Pendidikan pada dasarnya adalah kebutuhan, pendidikan juga merupakan investasi masa depan. Dimana manusia akan lebih berkembang dengan adanya pendidikan. Konsep pendidikan sering dipandang bagaimana tingkatan pendidikan seseorang akan mempengaruhi apa pekerjaannya nanti. Padahal pendidikan pada hakikatnya adalah bagaimana manusia dapat berkembang dengan potensi yang dimiliki sehingga dapat berperan nyata di masyarakat.
Implementasi pendidikan tidak semudah yang kita bayangkan, contohnya pada masyarakat pesisir. Potret pendidikan masyarakat pesisir yang sebagian besar anak-anak berasal dari keluarga yang pekerjaannya bergantung pada laut seperti: nelayan, pengepul ikan, pedagang di pasar ikan, dsb, harus menjadi perhatian.
Potret pendidikan masyarakat pesisir dapat dilihat dari, data tahun 2011 tentang indikator kesejahteraan masyarakat pesisir Indonesia. Dalam data tersebut dijelaskan bahwa, Angka Partisipasi Sekolah (APS) masyarakat pesisir menurun seiring dengan meningkatnya kelompok umur. Disebutkan bahwa APS penduduk usia 7-12 tahun sebesar 97,58 persen, kelompok usia 13-15 tahun sebesar 87,78 persen, kelompok usia 16-18 tahun sebesar 57,85 persen dan kelompok usia 19-24 tahun sebesar 14,26 persen. Menurunnya APS kemungkinan disebabkan oleh penduduk pada kelompok usia tersebut cenderung memilih untuk bekerja dibandingkan sekolah.
Selanjutnya merujuk pada sumber yang sama, disebutkan bahwa dalam rumah tangga perikanan terdapat anggota rumah tangga yaitu adik, anak, keluarga bekerja pada bidang pertanian, konstruksi bangunan, dsb. Persentase penduduk kelompok ini mencapai 25 persen. Hal ini kemungkinan karena dalam keluarga rumah tangga sektor perikanan juga mendidik anaknya untuk bekerja di sektor non perikanan.
Kemudian, dalam harian Kompas beberapa waktu pada Selasa 12 Mei 2016 yang mengulas kehidupan masyarakat pesisir. Dijelaskan bahwa anak-anak dari keluarga nelayan sudah tidak tertarik lagi untuk menjadi nelayan. Hal ini dikarenakan faktor lingkungan keluarga dan sekolah yang tidak menumbuhkan imajinasi bahari dalam benak anak-anak nelayan. Dalam imajinasi anak-anak nelayan mereka lebih tertarik untuk menjadi seorang guru, pegawai bank, pengepul ikan, karyawan di kantoran. Jika anak-anak nelayan saja sudah tidak mau menjadi nelayan, apalagi anak-anak yang lingkungannya jauh dari kehidupan masyarakat pesisir.

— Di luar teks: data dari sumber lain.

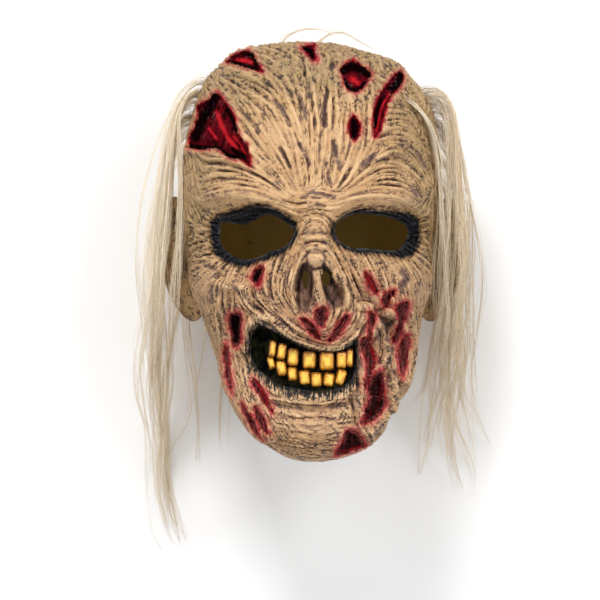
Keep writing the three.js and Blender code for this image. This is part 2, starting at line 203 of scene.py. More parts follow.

Hal ini menjadi catatan bagi dunia pendidikan kita bahwa, pendidikan yang berbasis potensi lokal dalam hal ini yaitu pendidikan bahari menjadi penting, agar mereka dapat menganalisa apa yang diperbuatnya kemudian serta mampu memecahkan persoalan kehidupan masyarakat pesisir. Hal ini supaya, mendorong pandangan keluarga nelayan bahwa, pendidikan itu penting untuk membantunya memiliki pengetahuan dalam menggunakan teknologi untuk mengelola sumber daya laut dan memecahkan persoalan kehidupan keluarga nelayan. Sehingga dengan pendidikan bahari diharapkan anak-anak nelayan juga memiliki imajinasi untuk meneruskan pekerjaan ayahnya menjadi seorang nelayan.
Bukankah itu menjadi konsep dasar pendidikan, yang merupakan investasi masa depan bagi anak-anak untuk dapat berkembang dengan meneruskan nilai-nilai budaya dan memanfaatkan potensi lokal yang ada.